Cane Bay Partners is a consulting firm on St. Croix that specializes in complex underwriting analytics as well as marketing analytics. The company employs a team of data scientists and marketing analytics specialists that work every day to optimize client portfolios. As a VI Economic Development Commission beneficiary, the company is required to hire Virgin Islanders for 80 percent for these positions. To honor the true intent of this law, the company has sought to invest in the education and training of those interested in pursuing this field of study.
“We are very interested in investing in the development of this skill set in the Virgin Islands so that we and other similar technology companies have access to a cadre of candidates to fill these high paying positions,” said David Johnson, co-founder of Cane Bay Partners. “And we want young Virgin Islanders to know that these opportunities exist if they choose to pursue this specialty.”
Cane Bay Partners previously supported UVI in developing a computational science and modeling curriculum to provide students with cutting-edge training in decision sciences, predictive analytics and econometrics. They have provided opportunities to dozens of Virgin Islanders through internships and full-time employment in the fields of data science, analytics, marketing and other business roles.

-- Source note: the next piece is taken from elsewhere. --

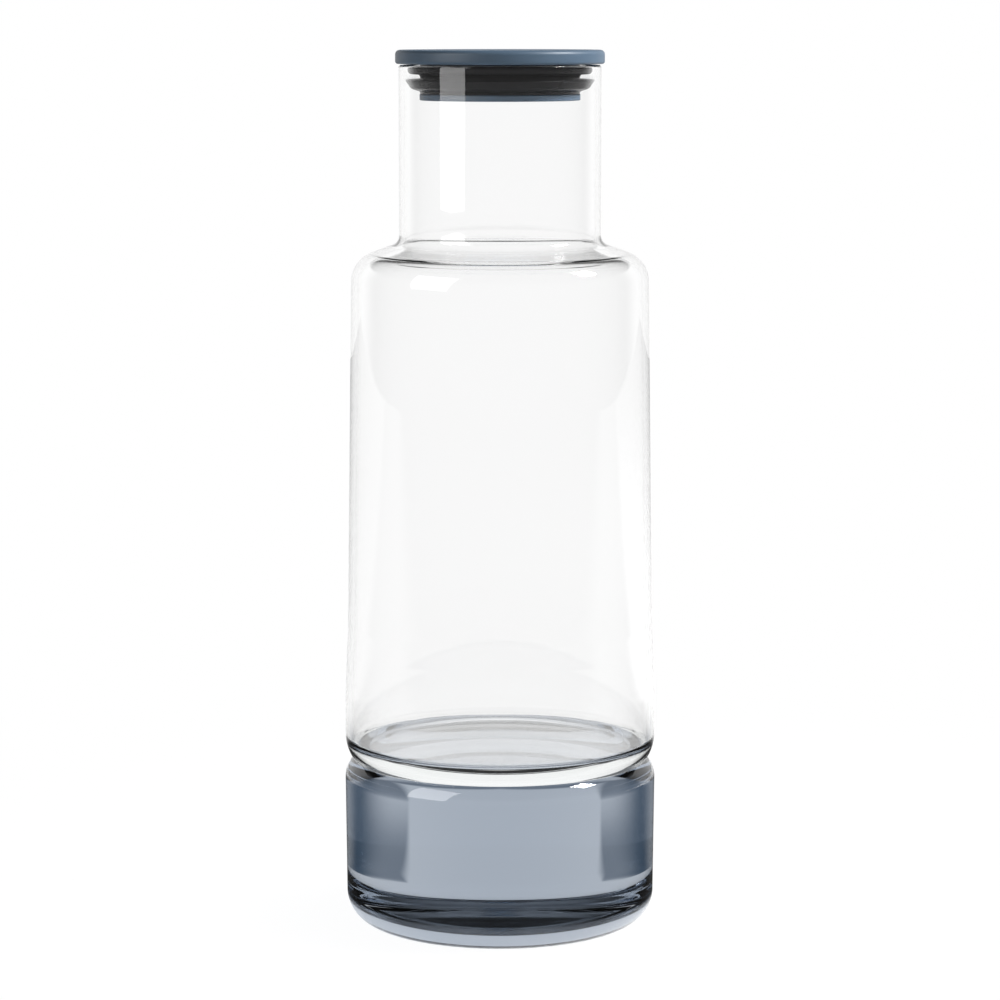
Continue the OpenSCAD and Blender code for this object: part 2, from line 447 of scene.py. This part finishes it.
vessel_outline = [
    [0, joint_z, 0],
    [waist_r, joint_z, 0],
    [heel_r, heel_corner_z, heel_round],
    [heel_r, heel_z, flare_round],
    [flare_r, flare_z, flare_round],
    [shoulder_r, shoulder_z, shoulder_round],
    [neck_r, neck_root_z, neck_root_round],
    [neck_r, rim_z, rim_round],
    [bore_r, rim_z, rim_round],
    [bore_r, under_shoulder(bore_r), neck_root_round + body_wall],
    [shoulder_r - body_wall, under_shoulder(shoulder_r - body_wall), shoulder_round - body_wall],
    [flare_r - body_wall, flare_z, flare_round],
    [heel_r - body_wall, heel_z, flare_round],
    [heel_r - body_wall, joint_z + vessel_floor, vessel_floor_round],
    [0, joint_z + vessel_floor, 0],
]
turned("clear_glass_vessel", vessel_outline, angle_step=2.5, longest=6 * MM,
       body="carafe", node="clear_vessel", material=clear_glass)


# Smoke base

base_outline = [
    [0, punt_depth, 0],
    [punt_r - punt_slope, punt_depth, 0],
    [punt_r, 0, 0],
    [foot_r, 0, foot_round],
    [base_r, joint_z - base_corner_drop, base_rim_round],
    [waist_r, joint_z, 0],
    [waist_r - fused_inset, joint_z + fused_depth, 0],
    [space_r, joint_z + fused_depth, 0],
    [space_r, joint_z - space_depth, space_round],
    [0, joint_z - space_depth, 0],
]
turned("smoke_glass_base", base_outline, angle_step=2.5, longest=6 * MM,
       body="carafe", node="smoke_base", material=smoke_glass)


# Stopper

lid_outline = [
    [0, lid_z, 0],
    [skirt_r - skirt_wall, lid_z, 0],
    [skirt_r - skirt_wall, lid_z - skirt_h, 0],
    [skirt_r, lid_z - skirt_h, 0],
    [skirt_r, lid_z, 0],
    [lid_r, lid_z, lid_under_round],
    [lid_r, lid_top_z, lid_top_round],
    [0, lid_top_z, 0],
]
turned("lid_cap", lid_outline, angle_step=6, longest=4 * MM,
       body="stopper", node="lid_disc", material=lid_plastic)

plug_outline = [
    [0, plug_bottom_z, 0],
    [plug_disc_r, plug_bottom_z, plug_disc_round],
    [plug_disc_r, plug_disc_z, plug_disc_round],
    [hub_r, plug_disc_z, 0],
    [hub_r, lid_z, 0],
    [hub_r - hub_wall, lid_z, 0],
    [hub_r - hub_wall, plug_disc_z, 0],
    [0, plug_disc_z, 0],
]
turned("plug_body", plug_outline, angle_step=8, longest=4 * MM,
       body="stopper", node="plug_cup", material=lid_plastic)

seal_outline = [
    [sleeve_inner_r, plug_disc_z, 0],
    [sleeve_r, plug_disc_z, 0],
    [sleeve_r, lip_root_z, lip_root_h],
    [lip_bend_r, lip_bend_z, lip_root_t],
    [lip_r, lip_tip_z, lip_tip_round],
    [lip_r - lip_tip_t, lip_tip_z, lip_tip_round],
    [lip_bend_r - lip_tip_t, lip_bend_z + lip_root_t, lip_tip_t],
    [sleeve_r, lip_root_z + lip_root_t, lip_tip_t],
    [sleeve_r, rib_z, rib_round],
    [rib_r, rib_z, rib_round],
    [rib_r, rib_top_z, rib_round],
    [sleeve_r, rib_top_z, 0],
    [sleeve_r, lid_z, 0],
    [sleeve_inner_r, lid_z, 0],
    [sleeve_inner_r, plug_disc_z, 0],
]
turned("lip_seal", seal_outline, angle_step=8, longest=4 * MM,
       body="stopper", node="seal_ring", material=seal_silicone)


# Floor and studio

def through_one_piece(formula, path):
    """Mask of rays that went into one piece of glass at most, and out of it."""
    return formula.math("LESS_THAN", path.outputs["Transmission Depth"], 3)


def mirror_images(formula, path):
    """Two masks of rays that mirrored something: straight off an outer face, and inside the first glass."""
    not_through = formula.minus(1, path.outputs["Is Transmission Ray"])
    outer = formula.times(path.outputs["Is Glossy Ray"], not_through)
    inner = formula.times(formula.math("MINIMUM", path.outputs["Glossy Depth"], 1),
                          formula.minus(1, outer), through_one_piece(formula, path))
    return outer, inner


def painted_tinted_shadow(formula, across, back):
    """Painted smoke-coloured shadow of the base: how much of it lies at a place of the floor, from its
    distances across and behind the carafe's axis. It is drawn as if the solid base gathered the light into a
    fan straight behind it, which leans a little to one side, with the painted shadow at both sides of that
    fan. It starts close behind the base, deepens outwards, and fades away in the distance and towards the
    base's sides."""
    fan_start = 69 * MM
    fan_slope = 0.495
    fan_lean = 0.045
    sideways = formula.math("ABSOLUTE", across)
    slope = formula.math("MULTIPLY_ADD", formula.math("SIGN", across), -fan_lean, fan_slope)
    fan_edge = formula.times(slope, formula.minus(back, fan_start))
    beside_fan = formula.smooth(formula.minus(sideways, fan_edge), start=-1 * MM, end=3 * MM, first=0, last=1)

    # The distance from the base's rearmost point, and the angle there from straight back
    behind = formula.minus(back, base_r)
    squares = formula.math("ADD", formula.times(sideways, sideways), formula.times(behind, behind))
    away = formula.math("SQRT", squares)
    angle = formula.math("ARCTAN2", sideways, behind)

    # Painted light of the fan, which thins the painted shadow towards straight back and further away
    painted_fan_light = formula.times(
        formula.smooth(angle, start=math.radians(26), end=math.radians(54), first=1, last=0.05),
        formula.smooth(away, start=60 * MM, end=200 * MM, first=0.3, last=1))
    reach = formula.times(
        formula.smooth(away, start=8 * MM, end=14 * MM, first=0, last=1),
        formula.smooth(away, start=240 * MM, end=340 * MM, first=1, last=0),
        formula.smooth(angle, start=math.radians(55), end=math.radians(88), first=1, last=0))
    return formula.times(beside_fan, reach, formula.minus(1, painted_fan_light))


def pale_floor():
    """Wide pale floor that carries the carafe's soft shadow and runs into the white around. Through glass it
    is white, with a painted smoke-coloured shadow of the base where it is seen through the base alone. In
    mirror images it is dark on the camera's side and close behind the carafe."""
    edge = 2.0
    mesh = bpy.data.meshes.new("pale_floor")
    corners = [(-edge, -edge, 0), (edge, -edge, 0), (edge, edge, 0), (-edge, edge, 0)]
    mesh.from_pydata(corners, [], [(0, 1, 2, 3)])
    floor = bpy.data.objects.new("pale_floor", mesh)
    bpy.context.scene.collection.objects.link(floor)
    material, tree, output = new_material("pale_floor")
    nodes, links = tree.nodes, tree.links
    formula = Formula(tree)
    place = nodes.new("ShaderNodeTexCoord")
    spot = nodes.new("ShaderNodeSeparateXYZ")
    links.new(place.outputs["Object"], spot.inputs[0])
    across = spot.outputs["X"]
    back = spot.outputs["Y"]
    length = nodes.new("ShaderNodeVectorMath")
    length.operation = "LENGTH"
    links.new(place.outputs["Object"], length.inputs[0])
    distance = length.outputs["Value"]
    path = nodes.new("ShaderNodeLightPath")
    matt = nodes.new("ShaderNodeBsdfDiffuse")
    matt.inputs["Color"].default_value = (0.82, 0.82, 0.82, 1)
    white = formula.glow((1, 1, 1))
    black = formula.glow((0, 0, 0))
    # Dim smoke-blue glow that paints the base's shadow on the floor
    painted_shadow_tint = formula.glow((0.08, 0.13, 0.19))

    # The matt floor's shadow shows faintly round the foot and not further out
    white_share = formula.times(
        formula.smooth(distance, start=50 * MM, end=400 * MM, first=0.92, last=1),
        path.outputs["Is Camera Ray"])
    plain = formula.blended(white_share, matt.outputs["BSDF"], white)

    # Seen through the base alone, the floor shows the painted shadow instead of white
    shadow = formula.times(painted_tinted_shadow(formula, across, back), through_one_piece(formula, path))
    through = formula.blended(shadow, white, painted_shadow_tint)
    seen = formula.blended(path.outputs["Is Transmission Ray"], plain, through)

    # Outer faces mirror the camera's side and the floor close behind dark, inner faces the front alone
    outer, inner = mirror_images(formula, path)
    near = formula.times(outer, formula.smooth(back, start=0.2, end=0.35, first=1, last=0))
    in_front = formula.times(inner, formula.smooth(back, start=-0.4, end=-0.1, first=1, last=0))
    dark_part = formula.times(
        formula.either(near, in_front),
        formula.smooth(distance, start=50 * MM, end=70 * MM, first=0, last=1),
        formula.smooth(distance, start=0.5, end=1.2, first=0.95, last=0.8))
    links.new(formula.blended(dark_part, seen, black), output.inputs["Surface"])
    mesh.materials.append(material)


pale_floor()


def height_ramp(nodes, links, height, stops):
    """Brightness of the studio against height, which is 0 at the horizon and 1 straight up."""
    ramp = nodes.new("ShaderNodeValToRGB")
    elements = ramp.color_ramp.elements
    while len(elements) < len(stops):
        elements.new(0.5)
    for element, (place, brightness) in zip(elements, stops):
        element.position = place
        element.color = (brightness, brightness, brightness, 1)
    links.new(height, ramp.inputs["Fac"])
    return ramp.outputs["Color"]


# Stops of height and brightness, where a height is the sine of the elevation
BACK_STOPS = [(0, 1), (0.37, 1), (0.39, 0.02), (0.97, 0.02), (0.995, 0.3), (1, 0.3)]
SIDE_STOPS = [(0, 1), (0.35, 1), (0.45, 0.1), (0.6, 0.1), (0.9, 0.3), (1, 0.3)]


def white_studio():
    """World: plain white for the camera and an even dimmer light on things. Glass and gloss show a studio:
    white up to the backdrop's upper edge, a dark strip over it and a pale ceiling, and in mirror images a
    dark room on the camera's side."""
    light_on_things = 0.5
    world = bpy.data.worlds.new("white_studio")
    world.use_nodes = True
    nodes, links = world.node_tree.nodes, world.node_tree.links
    nodes.clear()
    formula = Formula(world.node_tree)
    output = nodes.new("ShaderNodeOutputWorld")
    level = nodes.new("ShaderNodeBackground")
    level.inputs["Color"].default_value = (1, 1, 1, 1)
    place = nodes.new("ShaderNodeTexCoord")
    direction = nodes.new("ShaderNodeSeparateXYZ")
    links.new(place.outputs["Generated"], direction.inputs[0])
    back = direction.outputs["Y"]
    height = direction.outputs["Z"]
    path = nodes.new("ShaderNodeLightPath")

    around = height_ramp(nodes, links, height, SIDE_STOPS)
    behind = height_ramp(nodes, links, height, BACK_STOPS)
    studio = formula.between(formula.smooth(back, start=0.45, end=0.75, first=0, last=1), around, behind)
    outer, inner = mirror_images(formula, path)
    dark_room = formula.times(formula.either(outer, inner),
                              formula.smooth(back, start=0.35, end=0.7, first=0.8, last=0))
    studio = formula.times(studio, formula.minus(1, dark_room))
    plain = formula.between(path.outputs["Is Camera Ray"], light_on_things, 1)
    by_glass_or_gloss = formula.either(path.outputs["Is Transmission Ray"], path.outputs["Is Glossy Ray"])
    links.new(formula.between(by_glass_or_gloss, plain, studio), level.inputs["Strength"])
    links.new(level.outputs["Background"], output.inputs["Surface"])
    bpy.context.scene.world = world


white_studio()


# Lamps and camera

def softbox(name, azimuth, distance, height, width, tall, radiance, lights_things):
    """Rectangular lamp that points at the carafe's middle from azimuth degrees round it: 0 is the camera's
    side, 90 is +X. radiance 1 is white. It shows in gloss, and never through the glass."""
    aim = Vector((0, 0, 0.15))
    turn = math.radians(azimuth)
    lamp = bpy.data.lights.new(name, "AREA")
    lamp.shape = "RECTANGLE"
    lamp.size = width
    lamp.size_y = tall
    lamp.energy = radiance * math.pi * width * tall
    piece = bpy.data.objects.new(name, lamp)
    piece.location = (distance * math.sin(turn), -distance * math.cos(turn), height)
    piece.rotation_euler = (piece.location - aim).to_track_quat("Z", "Y").to_euler()
    piece.visible_transmission = False
    piece.visible_diffuse = lights_things
    bpy.context.scene.collection.objects.link(piece)


softbox("left_softbox", azimuth=-55, distance=0.95, height=0.535, width=0.6, tall=0.77,
        radiance=5, lights_things=False)
softbox("right_softbox", azimuth=85, distance=1.0, height=1.1, width=0.32, tall=0.32,
        radiance=100, lights_things=True)

# The camera's place, pitch and lens were fitted to the photograph's outline
camera_distance = 1.1506
camera_height = 0.2926
camera_pitch = math.radians(7.6)
sensor_width = 36
lens_in_sensor_widths = 3.566

camera_data = bpy.data.cameras.new("camera")
camera_data.sensor_width = sensor_width
camera_data.lens = sensor_width * lens_in_sensor_widths
camera = bpy.data.objects.new("camera", camera_data)
camera.location = (0, -camera_distance, camera_height)
camera.rotation_euler = (math.pi / 2 - camera_pitch, 0, 0)
bpy.context.scene.collection.objects.link(camera)
bpy.context.scene.camera = camera

settings = bpy.context.scene.view_settings
settings.view_transform = "Standard"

“I met Kirk and David when Cane Bay Partners first opened their doors in St. Croix. At the time, we understood UVI had an obligation to expose our students to this industry. The University has progressed substantially since our initial meeting, with much of the credit due to Dr. Joanne Luciano’s ongoing efforts,” said Mitchell A. Neaves, vice president for Institutional Advancement at UVI. “We appreciate the long-standing commitment Kirk and David have made to our Data Science Program and hope other industry partners will join the effort to cultivate future industry professionals in the Virgin Islands.”